Es war dann auch Pech im Spiel, aber es lag vor allem an der Band selber, dass wir trotz anfangs sehr engagierter und vor allem umfassender und unglaublich ergiebiger Proben und Rohaufnahmen zumindest hinsichtlich der Öffentlichkeit einer gewissen Lethargie anheim fielen. Die unglücklich zusammengestellte Veröffentlichung “50 Sommer – 50 Winter” ist eine Sache, bei der wir uns Sachzwängen und Kompromissen beugen mussten, aber dass wir uns nicht ein einziges Mal auf der Bühne zeigten, ist eigentlich unfassbar. Damit war der ganze “Gag” mit der Umbenennung dahin, da hätte man auch einfach eine Pause in Sachen Öffentlichkeit ankündigen und durchziehen können. Ein Lied wie “Töte das Jahr für mich”, das für uns immer noch zu den besten Liedern von Desîhra/NOCTE/Dinner gehört, wäre dann wohl unter dem Namen NOCTE OBDUCTA veröffentlicht worden.

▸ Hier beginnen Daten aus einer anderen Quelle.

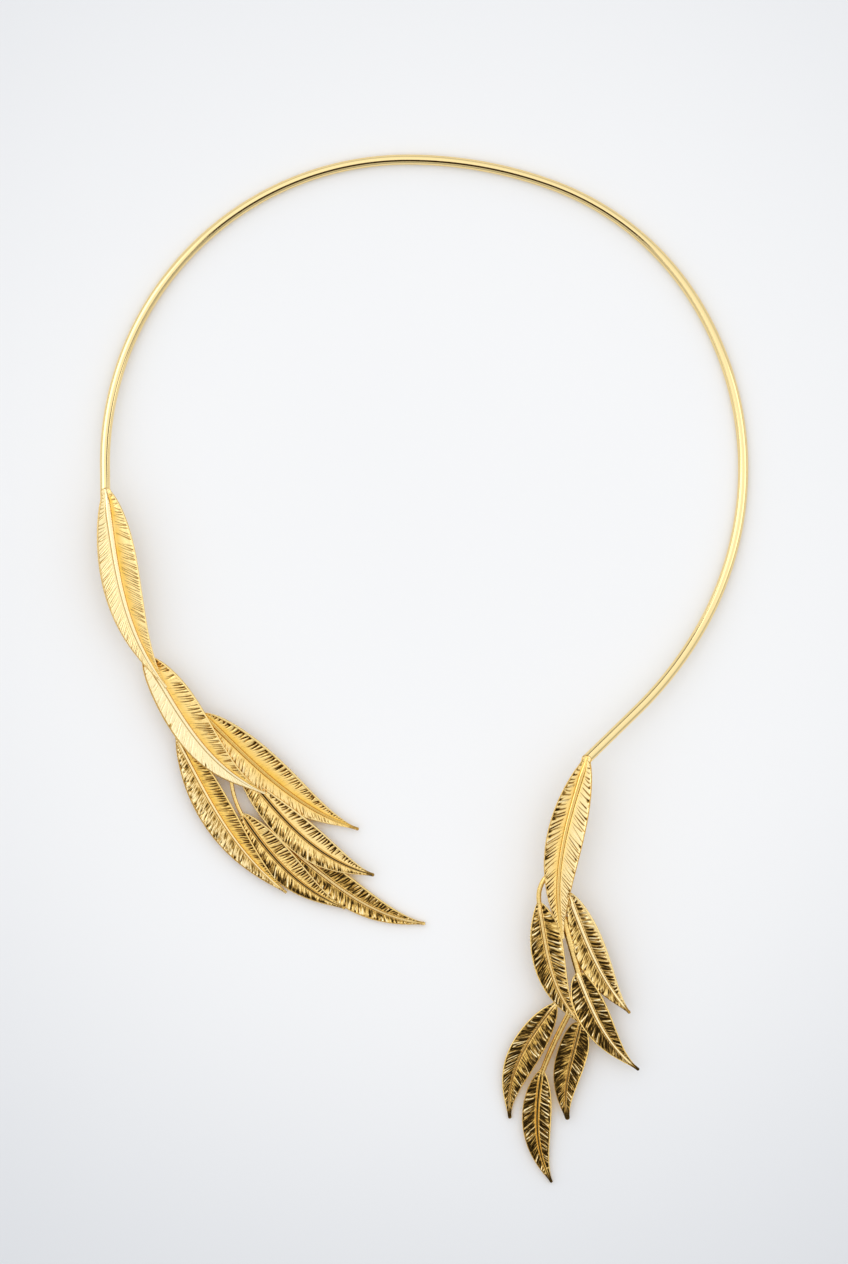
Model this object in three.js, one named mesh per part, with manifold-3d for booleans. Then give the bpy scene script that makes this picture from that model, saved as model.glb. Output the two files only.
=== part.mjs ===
// Open leaf choker: a springy round wire collar whose two ends carry soldered sprays of
// cast lance-shaped leaves. Millimetres, +Z up; the choker lies on its back on z = 0, the
// nape of the neck toward +Y and the opening between the sprays toward -Y.
import * as THREE from 'three';
import { mergeVertices } from 'three/addons/utils/BufferGeometryUtils.js';
import Module from 'manifold-3d';

const wasm = await Module();
wasm.setup();

// ---- collar wire ----
const WIRE_DIAMETER = 2.05;
const WIRE_SIDES = 14;
const WIRE_STEPS = 76;
const RIGHT_END = { x: 33.7, y: -19.2, heading: 44 };
const RIGHT_RISE = { height: 5.5, run: 78 };
const LEFT_RISE = { height: 3.8, run: 62 };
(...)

Rückblickend muss ich einen Gutteil der Schuld für diese “arbeitsintensive und energieraubende Untätigkeit” wohl bei mir suchen. Was ab dem Frühling 2006 bei mir passierte, muss ich nicht noch einmal erleben, auch wenn sich das nun dramatischer liest als es vielleicht ist. Hätte ich mir selber mehr in den Arsch getreten und natürlich in der Band ein strengeres Regiment geführt, wäre da sicher mehr gegangen.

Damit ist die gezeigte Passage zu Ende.